Extracted records:
================

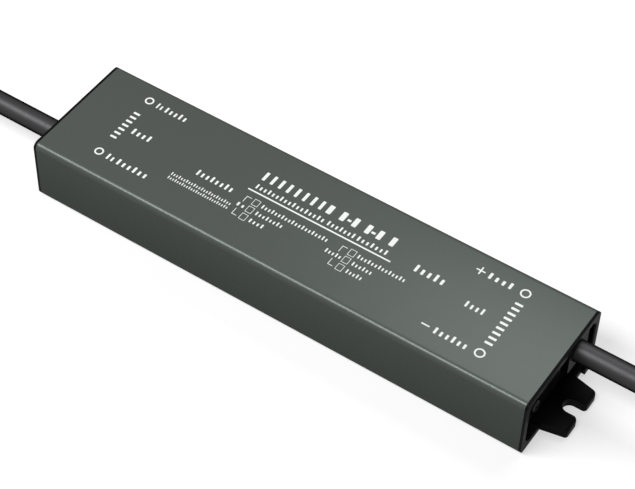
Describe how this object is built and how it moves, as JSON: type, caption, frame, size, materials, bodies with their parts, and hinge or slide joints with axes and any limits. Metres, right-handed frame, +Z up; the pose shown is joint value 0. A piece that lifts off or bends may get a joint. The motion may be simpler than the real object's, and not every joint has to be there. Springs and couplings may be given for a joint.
{
  "type": "led driver",
  "caption": "Slim sealed LED power supply in a painted aluminium tube with black end caps, slotted mounting lugs and a short lead at each end.",
  "frame": {"origin": "centre of the case's underside, midway between the two lug tips", "axes": "+X along the case towards the output (low voltage) end, +Y towards the side that the output lead leaves, +Z up from the underside"},
  "size_m": [0.4659, 0.041, 0.022],
  "materials": {
    "case_paint": "greenish grey powder coat, satin",
    "cap_plastic": "black moulded plastic, satin",
    "screw_steel": "blackened steel",
    "lead_jacket": "black flexible jacket",
    "tie_nylon": "black nylon",
    "core_red": "red insulation",
    "core_black": "black insulation",
    "core_brown": "brown insulation",
    "core_blue": "blue insulation",
    "core_earth": "green insulation with a yellow stripe",
    "tinned_copper": "tinned strands",
    "bracket_steel": "zinc-plated sheet",
    "rivet_brass": "plain",
    "board_laminate": "green laminate",
    "film_plastic": "yellowish film",
    "dark_epoxy": "moulded epoxy",
    "box_capacitor": "yellow box",
    "disc_blue": "dipped",
    "disc_green": "dipped",
    "ferrite": "sintered",
    "copper_wire": "enamelled",
    "can_aluminium": "plain can",
    "winding_tape": "taped winding",
    "gap_pad": "soft heat-conducting pad",
    "chip_ceramic": "chip parts",
    "potting_silicone": "soft grey compound"
  },
  "bodies": {
    "root": {"board_rivets": "rivet_brass", "bridge_rectifier": "dark_epoxy", "bulk_capacitor_back": "can_aluminium", "bulk_capacitor_front": "can_aluminium", "case": "case_paint", "chip_resistors": "chip_ceramic", "choke_base": "dark_epoxy", "choke_core": "ferrite", "choke_winding_back": "copper_wire", "choke_winding_front": "copper_wire", "circuit_board": "board_laminate", "control_chip": "dark_epoxy", "fuse": "dark_epoxy", "inductor_core": "ferrite", "inductor_winding": "copper_wire", "input_bare_ends": "tinned_copper", "input_board_bracket": "bracket_steel", "input_cap": "cap_plastic", "input_cap_screws": "screw_steel", "input_cord": "lead_jacket", "input_cord_tie": "tie_nylon", "input_core_blue": "core_blue", "input_core_brown": "core_brown", "input_core_earth": "core_earth", "input_wire_blue": "core_blue", "input_wire_brown": "core_brown", "input_wire_earth": "core_earth", "insulating_film": "film_plastic", "optocoupler": "dark_epoxy", "output_bare_ends": "tinned_copper", "output_board_bracket": "bracket_steel", "output_cap": "cap_plastic", "output_cap_screws": "screw_steel", "output_capacitor_back": "can_aluminium", "output_capacitor_front": "can_aluminium", "output_capacitor_middle": "can_aluminium", "output_cord": "lead_jacket", "output_cord_tie": "tie_nylon", "output_core_black": "core_black", "output_core_red": "core_red", "output_rectifier": "dark_epoxy", "output_rectifier_pad": "gap_pad", "output_wire_black": "core_black", "output_wire_red": "core_red", "potting_compound": "potting_silicone", "snubber_resistor": "dark_epoxy", "switching_transistor": "dark_epoxy", "switching_transistor_pad": "gap_pad", "thermistor": "disc_green", "transformer_bobbin": "dark_epoxy", "transformer_core_left": "ferrite", "transformer_core_right": "ferrite", "transformer_pads": "gap_pad", "transformer_winding": "winding_tape", "varistor": "disc_blue", "x_capacitor": "box_capacitor", "y_capacitor": "disc_blue"}
  },
  "joints": []
}
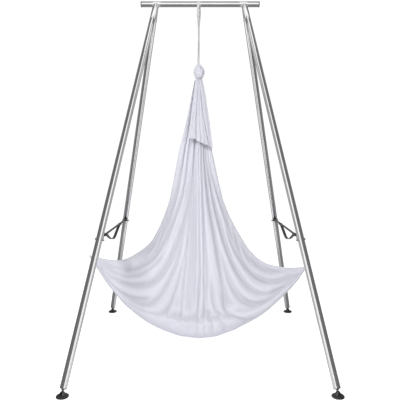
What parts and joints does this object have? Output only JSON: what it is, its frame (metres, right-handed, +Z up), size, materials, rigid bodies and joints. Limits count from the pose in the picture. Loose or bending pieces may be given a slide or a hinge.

================

What is asked: Return the whole listing exactly.

Solved exercise:
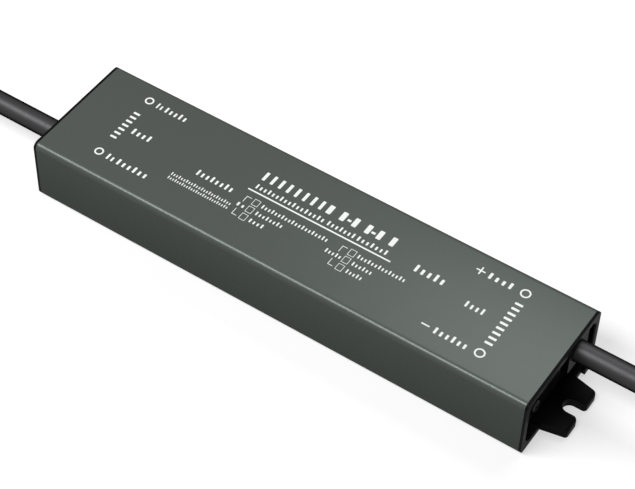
Describe how this object is built and how it moves, as JSON: type, caption, frame, size, materials, bodies with their parts, and hinge or slide joints with axes and any limits. Metres, right-handed frame, +Z up; the pose shown is joint value 0. A piece that lifts off or bends may get a joint. The motion may be simpler than the real object's, and not every joint has to be there. Springs and couplings may be given for a joint.
{
  "type": "led driver",
  "caption": "Slim sealed LED power supply in a painted aluminium tube with black end caps, slotted mounting lugs and a short lead at each end.",
  "frame": {"origin": "centre of the case's underside, midway between the two lug tips", "axes": "+X along the case towards the output (low voltage) end, +Y towards the side that the output lead leaves, +Z up from the underside"},
  "size_m": [0.4659, 0.041, 0.022],
  "materials": {
    "case_paint": "greenish grey powder coat, satin",
    "cap_plastic": "black moulded plastic, satin",
    "screw_steel": "blackened steel",
    "lead_jacket": "black flexible jacket",
    "tie_nylon": "black nylon",
    "core_red": "red insulation",
    "core_black": "black insulation",
    "core_brown": "brown insulation",
    "core_blue": "blue insulation",
    "core_earth": "green insulation with a yellow stripe",
    "tinned_copper": "tinned strands",
    "bracket_steel": "zinc-plated sheet",
    "rivet_brass": "plain",
    "board_laminate": "green laminate",
    "film_plastic": "yellowish film",
    "dark_epoxy": "moulded epoxy",
    "box_capacitor": "yellow box",
    "disc_blue": "dipped",
    "disc_green": "dipped",
    "ferrite": "sintered",
    "copper_wire": "enamelled",
    "can_aluminium": "plain can",
    "winding_tape": "taped winding",
    "gap_pad": "soft heat-conducting pad",
    "chip_ceramic": "chip parts",
    "potting_silicone": "soft grey compound"
  },
  "bodies": {
    "root": {"board_rivets": "rivet_brass", "bridge_rectifier": "dark_epoxy", "bulk_capacitor_back": "can_aluminium", "bulk_capacitor_front": "can_aluminium", "case": "case_paint", "chip_resistors": "chip_ceramic", "choke_base": "dark_epoxy", "choke_core": "ferrite", "choke_winding_back": "copper_wire", "choke_winding_front": "copper_wire", "circuit_board": "board_laminate", "control_chip": "dark_epoxy", "fuse": "dark_epoxy", "inductor_core": "ferrite", "inductor_winding": "copper_wire", "input_bare_ends": "tinned_copper", "input_board_bracket": "bracket_steel", "input_cap": "cap_plastic", "input_cap_screws": "screw_steel", "input_cord": "lead_jacket", "input_cord_tie": "tie_nylon", "input_core_blue": "core_blue", "input_core_brown": "core_brown", "input_core_earth": "core_earth", "input_wire_blue": "core_blue", "input_wire_brown": "core_brown", "input_wire_earth": "core_earth", "insulating_film": "film_plastic", "optocoupler": "dark_epoxy", "output_bare_ends": "tinned_copper", "output_board_bracket": "bracket_steel", "output_cap": "cap_plastic", "output_cap_screws": "screw_steel", "output_capacitor_back": "can_aluminium", "output_capacitor_front": "can_aluminium", "output_capacitor_middle": "can_aluminium", "output_cord": "lead_jacket", "output_cord_tie": "tie_nylon", "output_core_black": "core_black", "output_core_red": "core_red", "output_rectifier": "dark_epoxy", "output_rectifier_pad": "gap_pad", "output_wire_black": "core_black", "output_wire_red": "core_red", "potting_compound": "potting_silicone", "snubber_resistor": "dark_epoxy", "switching_transistor": "dark_epoxy", "switching_transistor_pad": "gap_pad", "thermistor": "disc_green", "transformer_bobbin": "dark_epoxy", "transformer_core_left": "ferrite", "transformer_core_right": "ferrite", "transformer_pads": "gap_pad", "transformer_winding": "winding_tape", "varistor": "disc_blue", "x_capacitor": "box_capacitor", "y_capacitor": "disc_blue"}
  },
  "joints": []
}
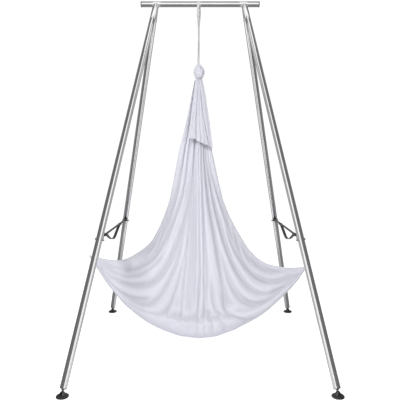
What parts and joints does this object have? Output only JSON: what it is, its frame (metres, right-handed, +Z up), size, materials, rigid bodies and joints. Limits count from the pose in the picture. Loose or bending pieces may be given a slide or a hinge.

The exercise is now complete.